The Student News Site of Stony Brook University

The Statesman


    SB Manhattan: A Taste of the City Lifestyle

    American Idol has been the most popular television show every season it has been on. The finale is routinely the most watched single performance outside of the Super Bowl. But in Haiti, one of the poorest countries in the world, the reality show goes unseen.

    However, Wyclef Jean, a Haitian superstar with Billboard topping hits, has taken the concept of Idol and brought it to Haiti, with his own twist.

    The musician has taken the format and incorporated socially responsible themes into it, like caring for the environment and raising AIDS awareness.

    Jean helped found Yele Haiti, a non-profit, non-political organization dedicated to improving the quality of life in Haiti.

    At Stony Brook, a small graduate school course offered over the winter break at Stony Brook Manhattan taught a group of eight MBA and School of Social Welfare students about the organization and other types of social entrepreneurial work.

    “The course offered a breath of fresh air,” said Kristen Borkoski, one of the students who took the course over the break. “There are not as many courses that focus on the people aspect.”

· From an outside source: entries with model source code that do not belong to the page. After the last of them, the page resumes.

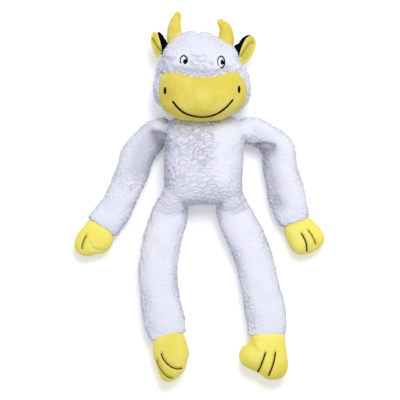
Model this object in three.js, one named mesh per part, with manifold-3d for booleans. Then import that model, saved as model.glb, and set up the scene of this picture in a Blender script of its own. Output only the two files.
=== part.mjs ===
// A stuffed toy cow, lying on its back: fleece covers over fibre filling, yellow plush muzzle, horns,
// hands and feet, black embroidery. Millimetres, +Z up. The floor is z = 0, the head lies towards +Y,
// and +X is the cow's left side.
import * as THREE from "three";
import { mergeVertices } from "three/addons/utils/BufferGeometryUtils.js";
import Module from "manifold-3d";

// Driving sizes: lengths and depths of the toy.
const toyHeight = 500;
const torsoDepth = 72;
const headDepth = 86;
const muzzleDepth = 105;
const armDepth = 36;
const legDepth = 40;
const handDepth = 36;
const footDepth = 44;
const hornRadii = [5, 8, 10, 12];
const hornHeights = [42, 42, 41, 40];
const earBottom = 36;
const earTop = 44;
const earLining = 3;

// Cloth and thread.
const fleeceWall = 2.4;
const plushWall = 1.8;
const threadHeight = 1;
const pupilThreadHeight = 0.8;

// Clearances.
const seatGap = 0.3;
const fillingGap = 0.4;
const swingGap = 0.5;
const ballGap = 0.9;
const cupGap = 0.8;
const floorPress = 0.5;
const overrun = 12;
const nestGap = 1.4;
const upperEndRoom = 6;
const muzzleLap = 7.2;

// Heights of the sewn edges above the floor, each the middle of its piece's lower half.
const torsoSeam = 22;
const headSeam = 40;
const muzzleSeam = 61;
const armSeam = armDepth / 2 - floorPress;
const legSeam = legDepth / 2 - floorPress;
const handSeam = handDepth / 2 - floorPress;
const footSeam = footDepth / 2 - floorPress;
const muzzleBack = 30;

// Joints.
const shoulderRadius = 17;
const hipRadius = 9;
const hipHeight = 20;
const neckHeight = 30;
const jointRanges = {
  neck: [0, 20],
  ear: [0, 60],
  shoulder: [0, 150],
  elbow: [-5, 45],
  wrist: [-15, 15],
  hip: [0, 90],
  knee: [0, 60],
  ankle: [0, 35],
};

// Fineness of the surfaces.
const limbSides = 10;
const capSteps = 4;
const ballSides = 10;
const cupSides = 20;
const flatShare = Math.cos(Math.PI / limbSides);

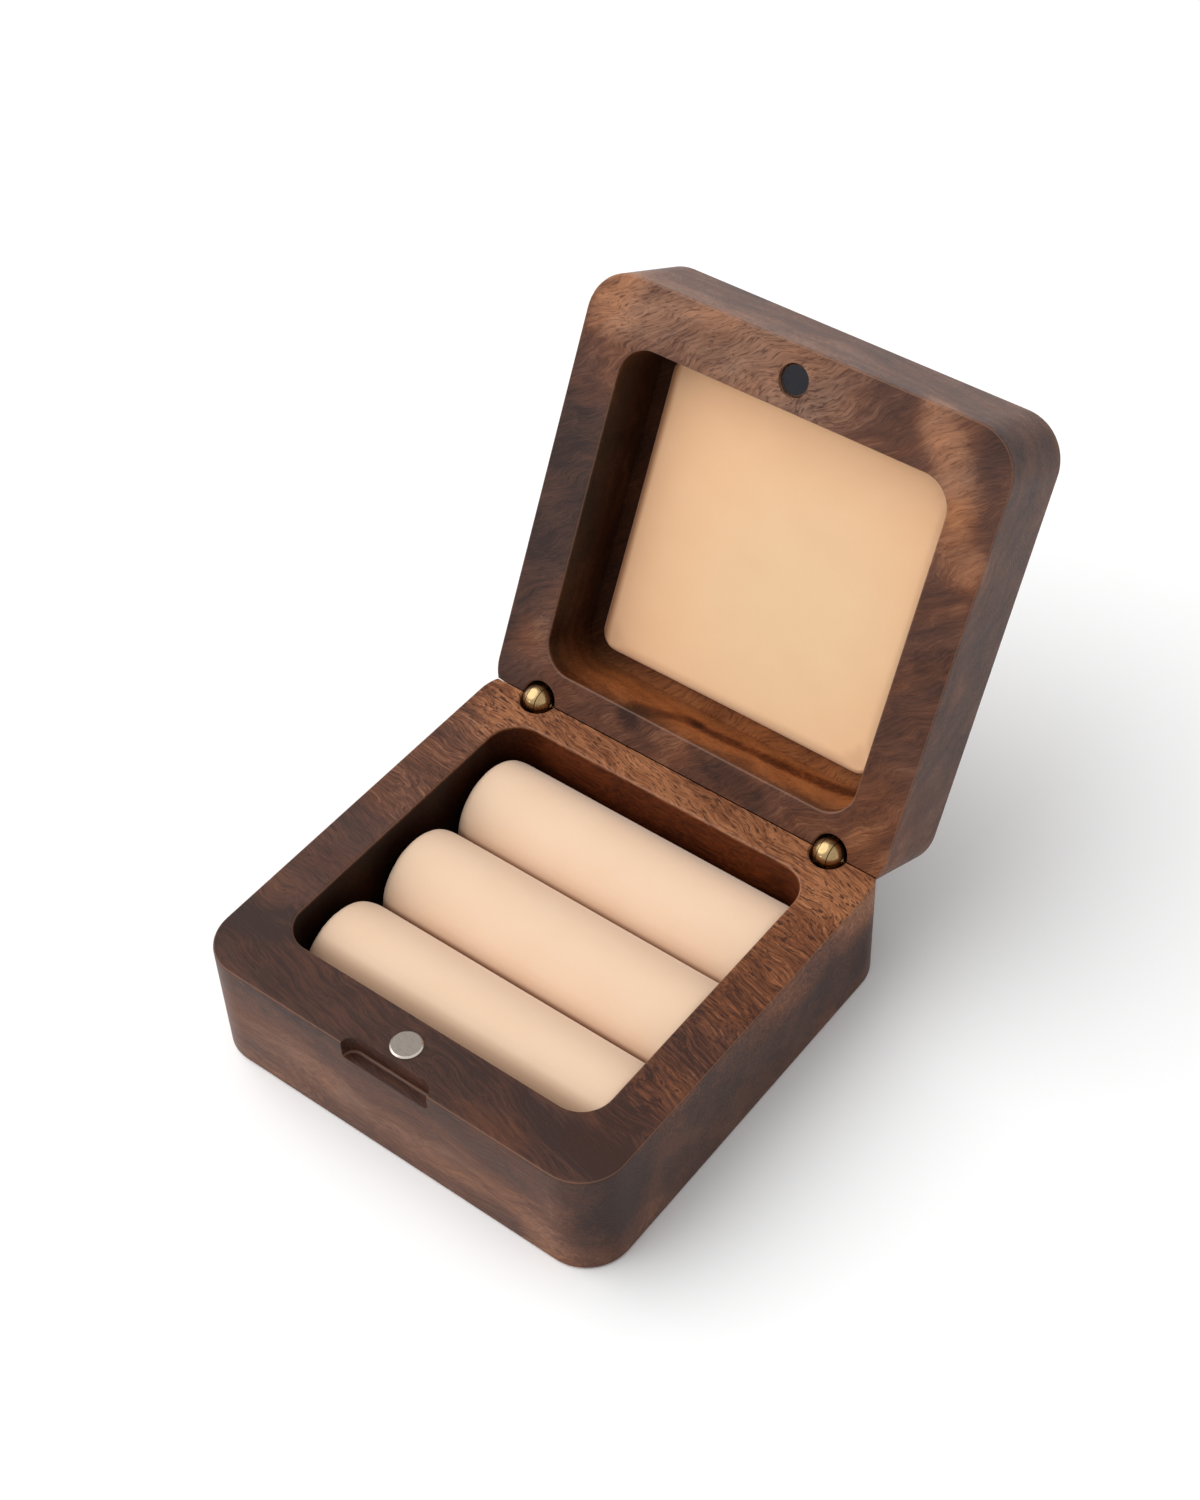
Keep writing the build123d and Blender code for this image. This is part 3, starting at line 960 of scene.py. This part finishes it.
# The floor's half width and the faces along its side, what the lamp is aimed at, the camera's film
# in millimetres, and the nearest thing that it sees
FLOOR_REACH = 3.0
FLOOR_FACES = 8
LAMP_AIM = (0, 0.01, 0.02)
SENSOR_MM = 36.0
NEAREST_SEEN = 0.01


def add_floor(scene, look):
    mesh = bpy.data.meshes.new("floor")
    work = bmesh.new()
    bmesh.ops.create_grid(work, x_segments=FLOOR_FACES, y_segments=FLOOR_FACES, size=FLOOR_REACH)
    work.to_mesh(mesh)
    work.free()
    floor = bpy.data.objects.new("floor", mesh)
    scene.collection.objects.link(floor)
    material, _, shader = new_material("white_paper", Roughness=1.0, Specular_IOR_Level=0.0)
    shader.inputs["Base Color"].default_value = look.floor
    mesh.materials.append(material)


def add_sky(scene, look):
    """An even sky that the camera and reflections see as full white."""
    world = bpy.data.worlds.new("studio")
    scene.world = world
    world.use_nodes = True
    tree = world.node_tree
    tree.nodes.clear()
    wiring = Wiring(tree)
    rays = wiring.add("ShaderNodeLightPath").outputs
    clear = wiring.math("MAXIMUM", rays["Is Camera Ray"], rays["Is Glossy Ray"])
    clear = wiring.math("MAXIMUM", clear, rays["Is Transmission Ray"])
    strength = wiring.span(clear, 0.0, 1.0, look.sky, 1.0)
    back = wiring.add("ShaderNodeBackground", {"Color": (1, 1, 1, 1), "Strength": strength})
    out = wiring.add("ShaderNodeOutputWorld")
    tree.links.new(back.outputs[0], out.inputs[0])


def add_lamp(scene, look):
    data = bpy.data.lights.new("key", "AREA")
    data.shape = "DISK"
    data.size = look.key_size
    data.energy = look.key_power
    lamp = bpy.data.objects.new("key", data)
    place = Vector(look.key_place)
    lamp.location = place
    lamp.rotation_euler = (Vector(LAMP_AIM) - place).to_track_quat("-Z", "Y").to_euler()
    scene.collection.objects.link(lamp)


def add_camera(scene, look):
    data = bpy.data.cameras.new("camera")
    data.lens = look.lens
    data.sensor_width = SENSOR_MM
    data.clip_start = NEAREST_SEEN
    camera = bpy.data.objects.new("camera", data)
    camera.location = look.eye
    camera.rotation_euler = look.turn
    scene.collection.objects.link(camera)
    scene.camera = camera


class RINGBOX_OT_stage(bpy.types.Operator):
    """Set up the floor, the light and the camera"""
    bl_idname = "ringbox.stage"
    bl_label = "Stage"

    def execute(self, context):
        look = context.scene.ring_box_stage
        for add in (add_floor, add_sky, add_lamp, add_camera):
            add(context.scene, look)
        context.scene.view_settings.view_transform = "Standard"
        return {"FINISHED"}


OPERATORS = (RINGBOX_OT_wood, RINGBOX_OT_hinges, RINGBOX_OT_magnets, RINGBOX_OT_boards,
             RINGBOX_OT_rolls, RINGBOX_OT_liner, RINGBOX_OT_stage)
SETTINGS = {
    "ring_box_wood": WoodSettings, "ring_box_fabric": FabricSettings,
    "ring_box_metal": MetalSettings, "ring_box_stage": StageSettings,
}


class RINGBOX_PT_panel(bpy.types.Panel):
    """Sizes, colours and steps of the ring box"""
    bl_idname = "RINGBOX_PT_panel"
    bl_label = "Ring Box"
    bl_space_type = "VIEW_3D"
    bl_region_type = "UI"
    bl_category = "Ring Box"

    def draw(self, context):
        for name, group in SETTINGS.items():
            box = self.layout.box()
            box.label(text=group.__doc__)
            for key in group.__annotations__:
                box.prop(getattr(context.scene, name), key)
        for operator in OPERATORS:
            self.layout.operator(operator.bl_idname)


def register():
    for group in (*SETTINGS.values(), *OPERATORS, RINGBOX_PT_panel):
        bpy.utils.register_class(group)
    for name, group in SETTINGS.items():
        setattr(bpy.types.Scene, name, PointerProperty(type=group))


def unregister():
    for name in SETTINGS:
        delattr(bpy.types.Scene, name)
    for group in reversed((*SETTINGS.values(), *OPERATORS, RINGBOX_PT_panel)):
        bpy.utils.unregister_class(group)


def main():
    register()
    for operator in OPERATORS:
        group, name = operator.bl_idname.split(".")
        getattr(getattr(bpy.ops, group), name)()
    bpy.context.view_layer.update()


if __name__ == "__main__":
    main()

    Raul Toloza echoed Borkoski’s claim, calling the course “one of the coolest classes.” He had one complaint though: “It should be offered more.”

    So enthusiastic were the students that one even suggested the class become a requirement in the MBA program.

    The lecture on Yele Haiti was just one of several case studies that students were shown in the week-long course. Others involved trips up and down Manhattan to places like the United Nations for a meeting with an ambassador from Tanzania.

    Without a Manhattan campus, the social entrepreneurship course would be virtually impossible.

    It represents one of several courses that take full advantage of the location of the building.

    Scott Sullivan, the business coordinator for the Manhattan location, has been overseeing the expansion of Stony Brook’s presence in the city.

    Recently the university announced that it planned to expand the city location to the building next door.

    Currently, Stony Brook occupies just one floor of a building at 28th St. and Park Ave.

    A second, completely different class taught at SB Manhattan used the city itself as a textbook of sorts.

    The new School of Journalism, in just its second full year of operation, has begun to utilize the resource that is New York City.

    Such is evident in a one credit workshop that was taught at the Stony Brook Manhattan location over the winter break.

    Appropriately titled “Reporting in New York City”, the 300-level workshop was available to 10 students from the School of journalism and features both a print and broadcast journalism focus.

    A typical class featured a lecture-style segment where the professors, Barbara Selvin and Steve Reiner, addressed key moments, figures and publications in New York City’s journalistic past.

    One lecture focused on Sept. 11 and the reporting that followed in the days and weeks after.

    The other part of the course was hands-on journalism.

    Students worked in groups on stories, for which they pitched their ideas to the “editors”, Selvin and Reiner.

    Everything from the initial phone calls to interviews to the editing was done over the course of the given deadline, which amounted to two weeks.

    “It’s a really great opportunity to do some real New York reporting,” said Carl Carrie, a junior and journalism major.

    In addition to getting a glimpse of New York City reporting, students got a glimpse of New York City reporters.

    Trips to NY1 and CBS News supplemented the work being done in class, and exposed the students, all journalism majors or minors, to the inner workings of a professional news organization. Working in New York City as a journalist provides for a certain amount of pride and demands a high level of quality in reporting… a sort of Holy Grail to young reporters fresh out of college.

    To be able to get a taste of that lifestyle is just one of many benefits of having access to the city and the abundance of opportunities it has to offer.

    As SB Manhattan expands, more and more courses and departments will be able to take advantage of the campus’s opportunities.

    And if the reviews from the students of these two courses are any indication of SB Manhattan’s greatness, Stony Brook has a lot to be proud about.